The 1974 movie line that defined the rest of Robert Redford’s life: “I love that moment”

In terms of movies, the late Robert Redford was the kind of triple threat that has rarely been replicated in Hollywood. Ridiculously good-looking, a generational acting talent and a gifted director, he could, and did, do anything he wanted on the big screen. 

But there was one role that he wanted above almost any other, that being Jay Gatsby, the titular hero of F Scott Fitzgerald’s The Great Gatsby, which in 1974 was being developed by the British director Jack Clayton with a screenplay by Francis Ford Coppola. 

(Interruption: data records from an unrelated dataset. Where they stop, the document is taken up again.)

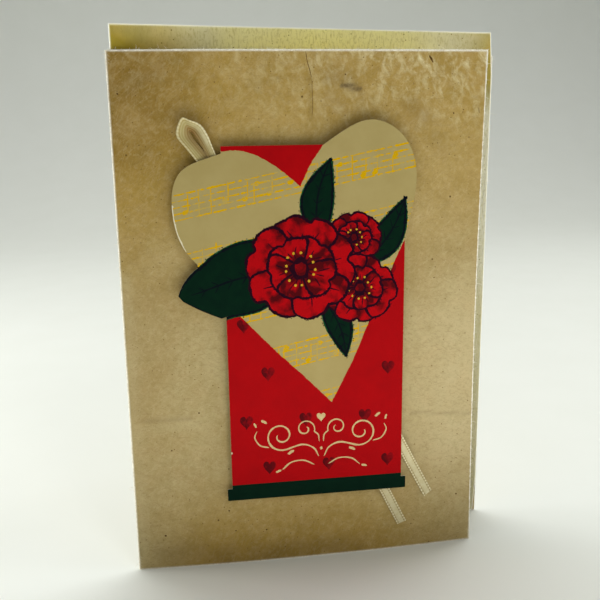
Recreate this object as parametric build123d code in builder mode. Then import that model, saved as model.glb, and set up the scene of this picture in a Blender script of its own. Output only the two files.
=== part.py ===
"""A standing greeting card: a folded paper cover, the envelope in it, and a die-cut tag on foam pads with a ribbon.

Millimetres. +Z is up, the front leaf faces -Y, and the origin is the middle of the footprint on the table.
"""

import os
from math import asin, atan2, cos, degrees, radians, sin, sqrt

from build123d import *

# Cover: one sheet folded once, at its left edge
cover_height = 169.0
front_width = 117.3
back_width = 128.4
cover_paper = 0.45
opening_angle = 8.9
crease_inner = 0.35
front_bulge = 2.1
crown_from_fold = 48.0
edge_hollow = 1.0

# Envelope: stands against the inside of the back leaf
envelope_width = 126.2
envelope_height = 176.0
envelope_thickness = 0.5
envelope_inset = 1.2
envelope_lift = 0.6
envelope_fold_radius = 0.2
shoulder_height = 14.0
shoulder_taper = 0.9
flap_depth = 48.0
flap_slant = 22.0
flap_paper = 0.15
flap_corner = 8.0

# Tag: one printed card, die-cut round its print
tag_card = 0.45
tag_standoff = 1.95
panel_left = 32.5
panel_foot = 30.2
panel_width = 57.7
panel_height = 110.8
bar_height = 5.5
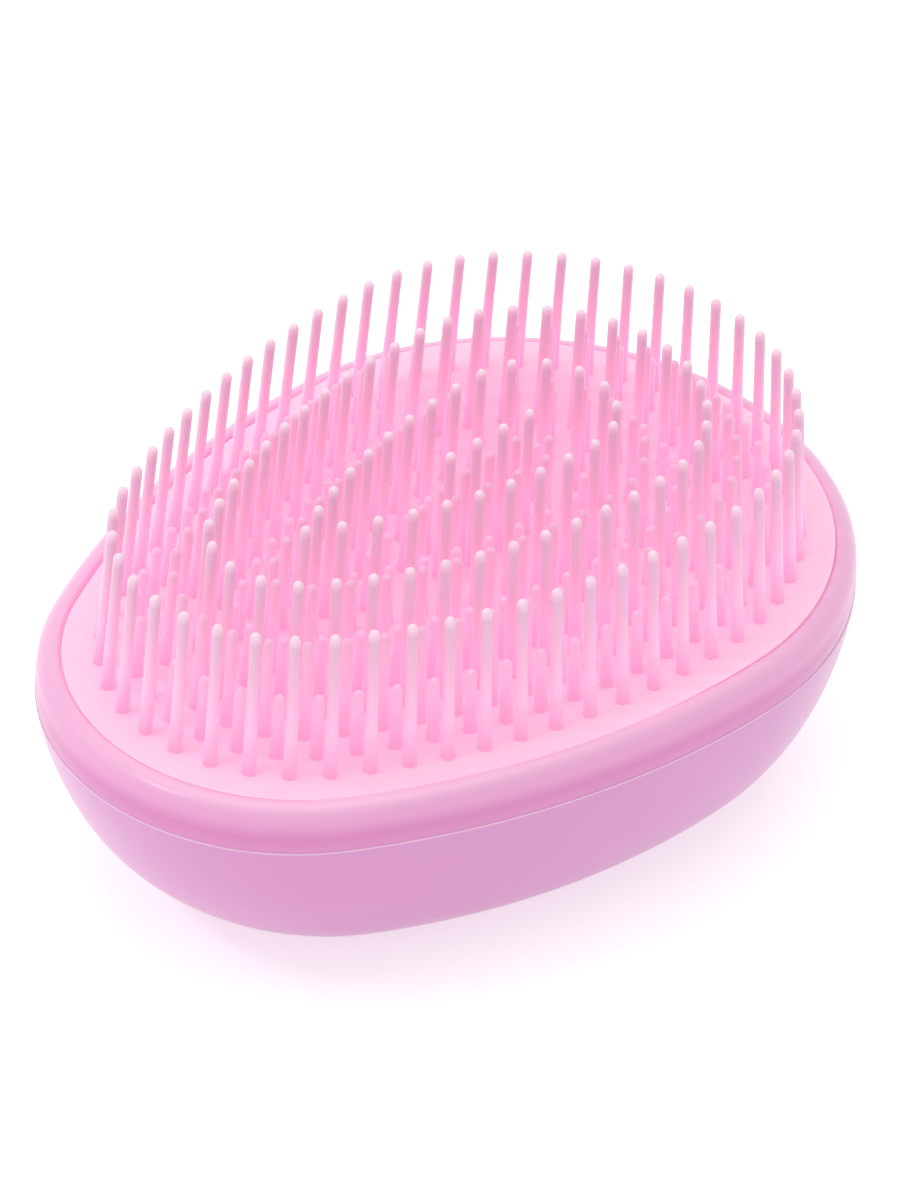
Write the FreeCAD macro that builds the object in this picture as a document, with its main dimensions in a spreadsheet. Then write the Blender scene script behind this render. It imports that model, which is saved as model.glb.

In some ways, the historical romantic drama was the perfect role for Redford, who was constantly trying to escape the idea of his being a blonde male stereotype and identified closely with the part of the enigmatic millionaire with hidden depths. He had the advantage of just having made a hugely successful romance the previous year with Barbra Streisand, The Way We Were, which picked up six Oscar nominations, and once Warren Beatty and Jack Nicholson had passed on Gatsby, Redford was in. 

Alongside Rosemary’s Baby star Mia Farrow, he excelled in the 1920s-set story of Gatsby’s doomed quest to win back his married former lover at all costs, and although the movie wasn’t a complete hit with critics, audiences took to it, making it one of three box office successes for Redford in the same year with The Sting and a rerelease of his other one-two with Paul Newman, Butch Cassidy and the Sundance Kid

One line in particular from Gatsby resonated with Redford, who would later recall to Collider, “In the film Nick Carraway, who was an observer to Gatsby, sees that Gatsby is obsessed with things of the past, his love of Daisy [Buchanan], but it’s no longer the past. Gatsby has thrown this big party and is really keen for her to come and says afterwards to Carraway, ‘I think everybody had a good time, don’t you?’ And Carraway says, ‘But Gatsby, you can’t repeat the past’. Gatsby replies, ‘You can’t repeat the past? Of course you can’. I love that moment.”

The movie won two Oscars, but they were for costume design and music, and in some ways, the past was indeed repeated in 2013, when Leonardo DiCaprio took on the lead role in Baz Luhrmann’s lavish update, which again got mixed reviews from critics and again won two Oscars, one of which was for ‘Best Costume Design’. 

There was much examination of the different ways that the two great actors, Redford and DiCaprio, portrayed Gatsby. While the latter went for a highly emotional and intense portrayal with plenty of energy, Redford’s was more introspective, a wounded war veteran with a wistful sadness. 

It pushed him on to, literally, greater heights, as the following year he made another film set in the 1920s, the aviation drama The Great Waldo Pepper, and then one of the most gripping, but somewhat overlooked New Hollywood thrillers of the 1970s, the terrifically paranoid Three Days of the Condor. 

He took that to its limits the year after that, however, in possibly the best film he ever made, the peerless All the President’s Men with Dustin Hoffman, the real-life story of journalists Bob Woodward and Carl Bernstein working feverishly, and at huge personal risk, to unpick the Watergate Scandal, which would eventually lead to the resignation of President Richard Nixon.